También fue habitual en las calles de Calcena y en sus montes, hoy de forma tristemente anecdótica, la cabra moncaína, la raza autóctona surgida en el Macizo del Moncayo por la hibridación de las cabras del primitivo tronco pirenaico con las propias del Sistema Ibérico.

En pleno apogeo, los rebaños de la Cabra del Moncayo ocuparon los territorios ibéricos que se adaptaban puramente a su ecología, es decir, Aragón, La Rioja, Castilla y Navarra. Hoy por hoy, todos los indicadores censales dependientes del MAPA marcan con fiabilidad una tendencia recesiva, lo que le vale la clasificación de raza en peligro de extinción.

En los últimos doce años de contabilidad censal, su número ha pivotado entre un máximo de 3331 animales en 2009 y un mínimo de 2510 en 2017. El número de ganaderías inscritas en el Libro de la Raza Moncaína fluctúa en la cuarentena y el número medio de animales por ganadería en la sesentena.

Todo ello sin que exista una alternativa ganadera fiable para correr los pastos que estas cabras rústicas siempre corrieron, porque los mayoritarios ganados ovinos entran poco o directamente no entran en las porciones de monte que siempre han privilegiado las cabras moncaínas. Las lógicas de mercado, que han primado la intensificación de las razas más productivas, han arrinconado a esta y tantas otras razas autóctonas, especialmente de caprino.

Pese a ello, sus papeles medioambiental y de arraigo social son indiscutibles porque la moncaína lleva milenios adaptada a estos cortados, a estas ralezas y estos eriales rocosos. Nadie como ella sabe sacar provecho de cada brizna de hierba.

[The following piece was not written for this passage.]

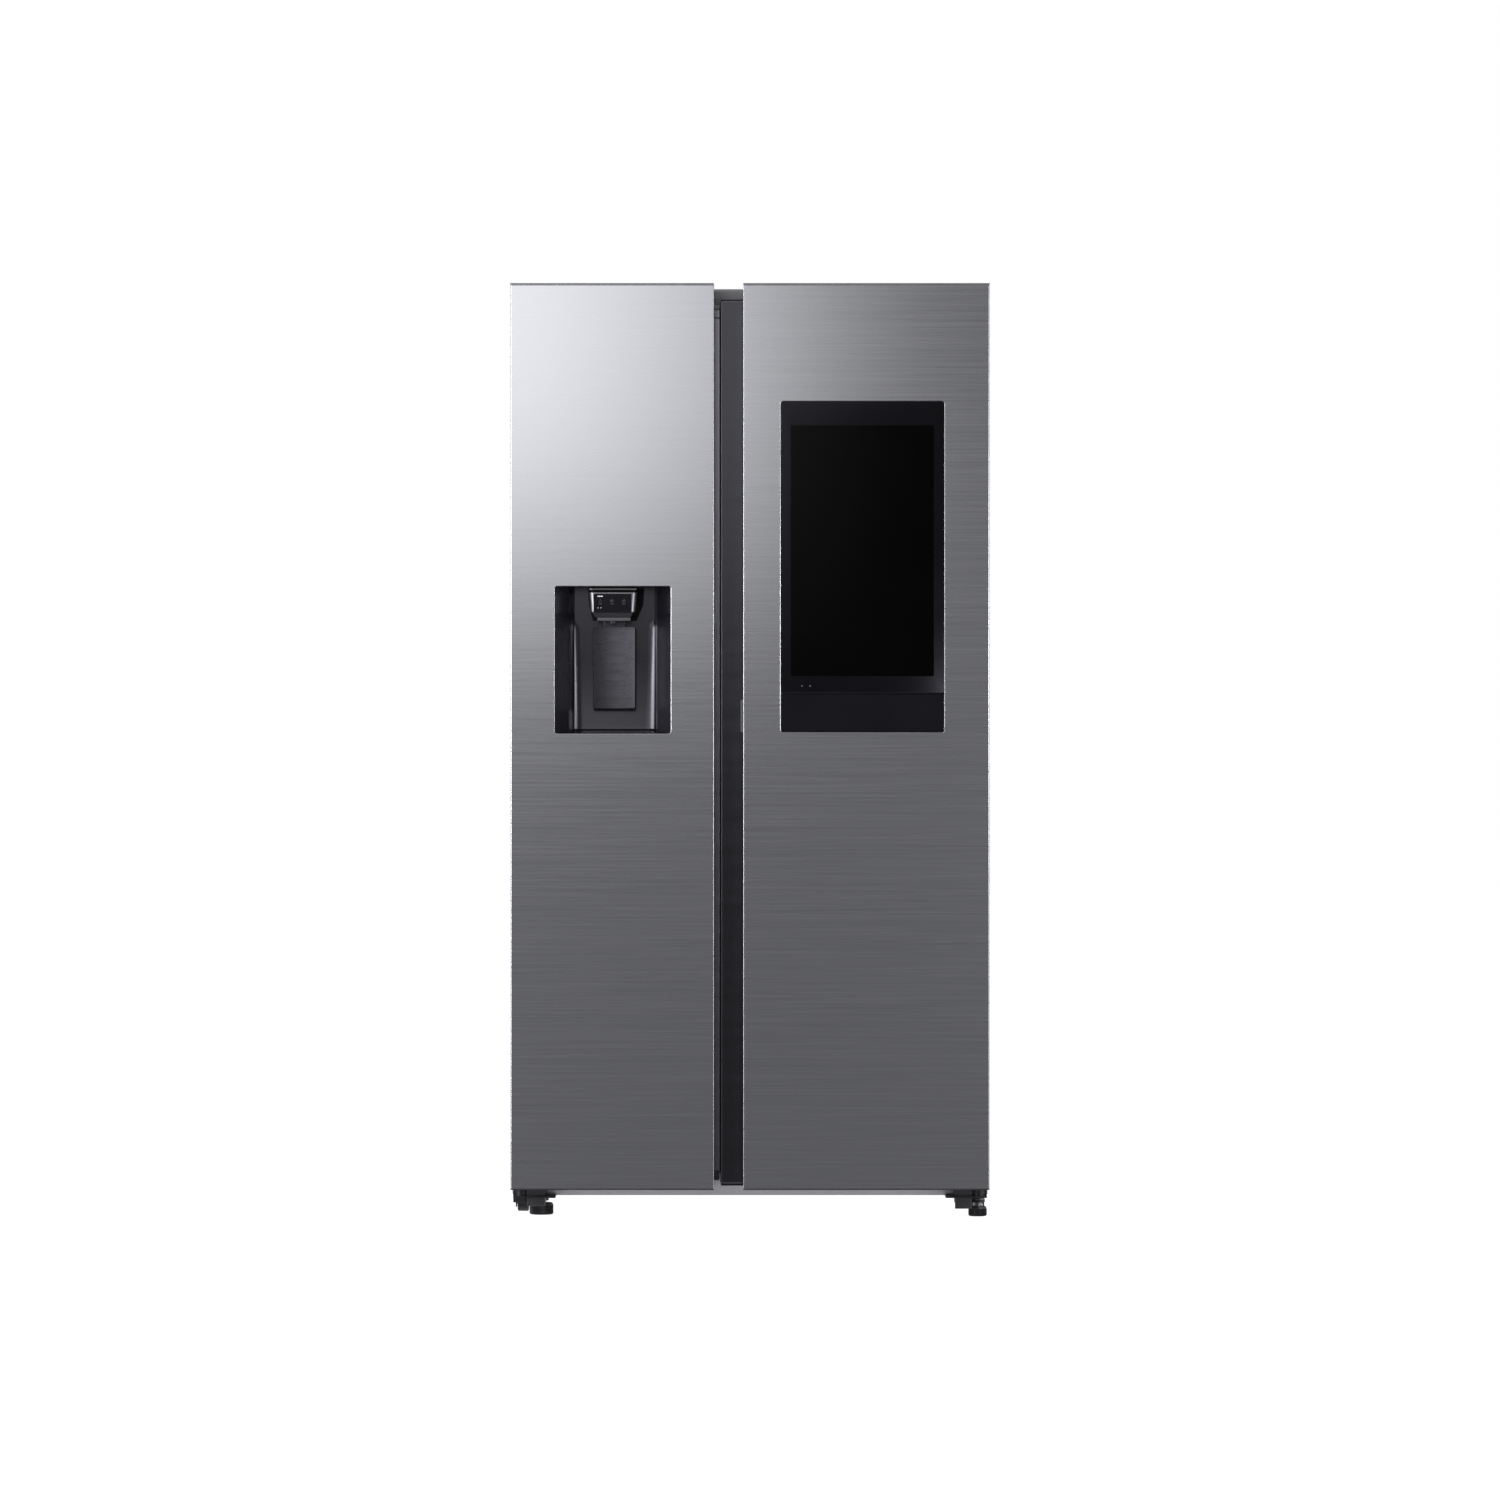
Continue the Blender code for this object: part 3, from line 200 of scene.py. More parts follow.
screen_look = surface(
    "screen_dark", (0.0001, 0.0001, 0.0002), 0.15, 0.0, 30, relief=0.0000005,
    sockets={"Specular IOR Level": 0.14},
)
recess_look = surface(
    "recess_plastic", (0.0030, 0.0028, 0.0046), 0.25, 0.0, 700, relief=0.000004,
    sockets={"Specular Tint": (0.91, 0.89, 1.0, 1.0), "Specular IOR Level": 0.9},
)
# Black plastic that also stands in as painted shadow: behind the head, round the lever and round the fridge's
# grip.
black_and_shade_look = surface(
    "black_and_painted_shade", (0.003, 0.003, 0.004), 0.6, 0.0, 700, relief=0.000004, sockets={"Specular IOR Level": 0.2}
)
head_metal = surface("head_metal", (0.25, 0.246, 0.268), 0.42, 1.0, (60, 60, 900), relief=0.000002)
face_look = surface(
    "face_glass", (0.003, 0.003, 0.004), 0.2, 0.0, 60, relief=0.000001,
    sockets={"Specular Tint": COOL_TINT, "Specular IOR Level": 0.2},
)
spout_metal = surface("spout_metal", (0.155, 0.152, 0.168), 0.42, 1.0, (60, 60, 900), relief=0.000002)
# A lighter copy of the brushed steel for the doors' top edges: painted highlight.
edge_bright = surface("edge_bright", (0.80, 0.80, 0.83), 0.24, 1.0, (40, 900, 900), relief=0.000002)
# A lighter copy of the grip's dark aluminium for the raised edge round its face: painted highlight.
edge_highlight_look = surface("grip_edge", (0.19, 0.186, 0.205), 0.34, 1.0, (8, 900, 1500), (3, 3, 40), relief=0.000004)
bolt_zinc = surface("bolt_zinc", (0.68, 0.68, 0.69), 0.25, 1.0, (600, 600, 2500), 90, tone=0.1)
print_white = surface("print_white", (0.75, 0.76, 0.78), 0.4, 0.0, 900)
print_grey = surface("print_grey", (0.085, 0.085, 0.09), 0.4, 0.0, 900)
mesh_look = surface(
    "speaker_cloth", (0.0045, 0.0043, 0.0065), 0.5, 0.0, (2200, 2200, 500), relief=0.00003,
    sockets={"Specular IOR Level": 0.06},
)
block_look = surface("plastic_block", (0.027, 0.026, 0.031), 0.5, 0.0, 900, relief=0.00003)
# A darker copy of the grey cap plastic for the doors' bottom caps: painted shade.
shaded_end_look = surface("plastic_end_painted_shade", (0.022, 0.0215, 0.025), 0.45, 0.0, 1500)
funnel_look = surface("funnel_metal", (0.105, 0.102, 0.115), 0.38, 1.0, (60, 60, 900), relief=0.000002)

for node in nodes.values():
    for material_slot in node.material_slots:
        material_slot.material = looks[material_slot.material.name.split(".")[0]]


# ---- mesh helpers

def placed(name, bm, look=None):
    """An object in the scene, made from a bmesh that is used up by it."""
    mesh = bpy.data.meshes.new(name)
    bm.to_mesh(mesh)
    bm.free()
    if look:
        mesh.materials.append(look)
    obj = bpy.data.objects.new(name, mesh)
    scene.collection.objects.link(obj)
    return obj


def piece(name, bm, look, body, smooth=50.0):
    """A new piece from a bmesh in the frame's axes, riding on a body."""
    bmesh.ops.recalc_face_normals(bm, faces=bm.faces)
    obj = placed(name, bm, look)
    obj.data.shade_smooth()
    obj.data.set_sharp_from_angle(angle=math.radians(smooth))
    weigh(obj)
    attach(obj, body)
    return obj


def weigh(obj):
    """Shading normals that follow the large flat faces, kept as the last modifier."""
    if "shading" in obj.modifiers:
        obj.modifiers.remove(obj.modifiers["shading"])
    weighted = obj.modifiers.new("shading", "WEIGHTED_NORMAL")
    weighted.weight = 100
    weighted.keep_sharp = True
    return obj


def box_mesh(start, end):
    bm = bmesh.new()
    bmesh.ops.create_cube(bm, size=1.0)
    start = Vector(start)
    size = Vector(end) - start
    for vert in bm.verts:
        vert.co = start + Vector((vert.co[i] + 0.5) * size[i] for i in range(3))
    return bm


def slab(start, end, rounding=0.001, segments=3):
    """A box with all its edges rounded."""
    bm = box_mesh(start, end)
    bmesh.ops.bevel(bm, geom=bm.edges[:], offset=rounding, segments=segments, profile=0.5, affect="EDGES")
    return bm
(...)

Y es precisamente esta dialéctica mercantilista la que ha exiliado a estos rincones de la Ibérica, como Calcena, a ser meros contenedores de sueños oníricos de fin de semana, mientras la tierra, el aire y las montañas siguen clamando un futuro que existe, que es palpable y verdaderamente sostenible y que no quiere arruinarse más.